The column included this line: “The problem is that privacy is a bit like health – you only notice it when you no longer have it.”

And people do seem rather willing to give up a lot of information about themselves – including biometric data – without considering the consequences.

Last week, Panera Bread announced plans to deploy Amazon’s contactless palm-reading payment and identity system across more of its restaurants. Members of Panera’s loyalty program will be able to earn points and pay for their purchases with their palm. (The system has already been piloted in two of its store locations in St. Louis, Miss., where Panera is headquartered.)

George Hanson, Panera’s SVP and chief digital officer, told PYMNTS that this move fits neatly with other recent efforts, including the rollout of contactless dining, whereby people can order their food through their phone for dine-in service.

Between contactless ordering and contactless payment, I assume at some point there is still contact between a sandwich and someone’s mouth?

A bite of the reality sandwich

But seriously, folks.

Is it lazy to quote a Twitter thread that makes the points you want to make way better than you could make them yourself? Well, I’m gonna do it anyway! 🤷‍♀️🤷‍♀️

Dare Obasanjo (@Carnage4Life): “People are going to give Panera their biometric data for discounts on sandwiches.”

Michael Olenick (@michael_olenick): “People don’t mind trading privacy for stuff: free content, faster checkouts, discounts on loyalty programs… Many see privacy as something with little or no value they can trade for stuff that they perceive has value.”

Rio Longacre (@RioLongacre): “Value exchange. If it makes getting a sandwich more convenient, then yes, people will willingly give their biometric data to Panera. Whether Panera will be a good steward of that information is another story of course.”

Ari Paparo (@aripap): “Consumers are willing to trade privacy for value. Problem is they can’t anticipate secondary use cases (Panera sells data to the FBI, they use it to arrest you). This is why we need privacy regulation like GDPR but without the European bureaucracy.”

Weird getting weirder

And therein lies the rub.

People say they care about their privacy, but their actions often belie their stated beliefs. And at the same time, it’s not fair to require regular people to anticipate that their participation in the Panera Bread loyalty program could compromise their biometric data in the case of breach.

But to bring this back to good old prosaic online advertising, I was talking to an ad tech CEO recently who noted that most of the privacy harms you hear about are theoretical.

Talk to the handAnd if it’s the difference between a sandwich discount and theoretical harm, a lot of people will opt for the discount.

But some harms are not necessarily theoretical anymore.

In June, after Roe v.
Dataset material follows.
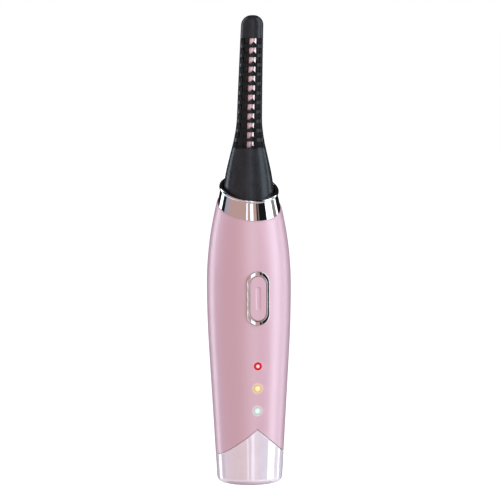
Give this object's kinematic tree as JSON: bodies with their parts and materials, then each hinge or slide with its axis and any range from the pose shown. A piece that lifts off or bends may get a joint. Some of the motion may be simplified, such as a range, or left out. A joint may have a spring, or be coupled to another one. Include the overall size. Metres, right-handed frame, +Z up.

Wade was overturned, The Washington Post published a report that found third-party ad trackers on abortion search and scheduling pages that would share information back with Facebook, Google and TikTok. The day after the story ran, Planned Parenthood said it would remove the trackers and that no health info had been breached.

Point is, it’s a brave new world out there, and sharing your palm print with a brand is a little weird – almost as weird as an abortion scheduling page with ad trackers.

And things are probably only going to get weirder, if the AI-generated video of Will Smith eating pasta is anything to judge by.

As that same ad tech CEO put it to me, “With AI, we’re on the cusp of some very tough questions, because what does it mean for your privacy and what are your rights if somebody makes a deep fake of you saying something racist? That, to me, is an invasion of privacy – the fact that people can track certain information and do identity theft in new ways. That’s where I get paranoid.”

So, where does all this leave us?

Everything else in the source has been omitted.